Power: Can Soccer Save Chester?

After deals and political connections brought pro soccer to Pennsylvania, hopes are high for the Philadelphia Union. But how much can a sport really do?

THERE’S A FRIGID wind blowing as Wendell Butler stands at the Chester waterfront, looking out across the Delaware River on a cloudless winter morning. Here, beneath the Commodore Barry Bridge, his city’s past and future overlap like a rusty freighter run aground — or a luxury cruise liner preparing for launch, depending on your perspective. For Butler, Chester’s mayor, this is a champagne-across-the-bow moment. He remembers growing up in the projects, thinking his hometown would always be a blue-collar factory town. Years later, as a Chester cop and then chief of police, he watched his birthplace crumble. The plants closed. People fled. It seemed the only things that went up in Chester were crime and unemployment.

But now, at the water’s edge in a dying city, something is rising — a $120 million Major League Soccer stadium on 50 acres of what was contaminated land. Along with it, two ramps that will serve as arteries between I-95 and the Chester waterfront, a project stalled for decades, are slated for completion in the summer. As the gusts pick up, Butler should be looking for cover. Instead, he’s smiling.

“It’s just unbelievable,” he says of the buzz surrounding the Philadelphia Union, which begins its inaugural MLS season on March 25th, and PPL Park, set to open on June 27th. “You try to see way out into the future. But once you stand here, you can see the steel rising up, see the bricks and mortar. It’s real.”
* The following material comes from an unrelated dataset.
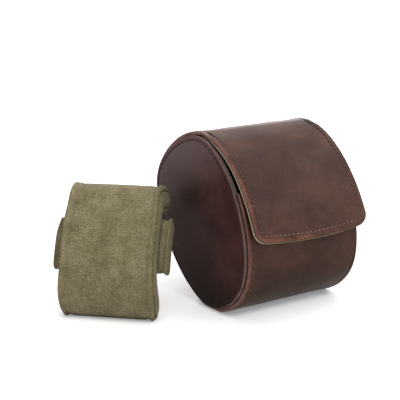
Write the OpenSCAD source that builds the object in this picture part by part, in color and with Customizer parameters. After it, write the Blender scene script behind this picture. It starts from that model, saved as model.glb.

All of this promise didn’t come cheap. Some $85 million in public funds were pledged to bring the Union to a die-hard basketball city that’s never even had a soccer program in its schools. A sports culture clash is the least of Chester’s worries, though: Half of its households earn less than $25,000 a year, and the city’s first headline in 2010 was about a body found near the stadium site. Chester doesn’t even have its own supermarket.

Yet in August 2007, there was the Governor, fresh out of a meeting in Philly, doing what he did so well when he was mayor — selling big ideas to a skeptical public, with an optimist’s charm and an ear for a sound bite. The soccer stadium, he said, “could transform the city of Chester,” which he called “the hardest-hit municipality in our Commonwealth.” The arrival of Harrah’s casino earlier that year helped boost Chester’s employment and tax revenues. “But,” Rendell said, “they need at least one other big thing to begin the process where they can draw people back into the city to live.”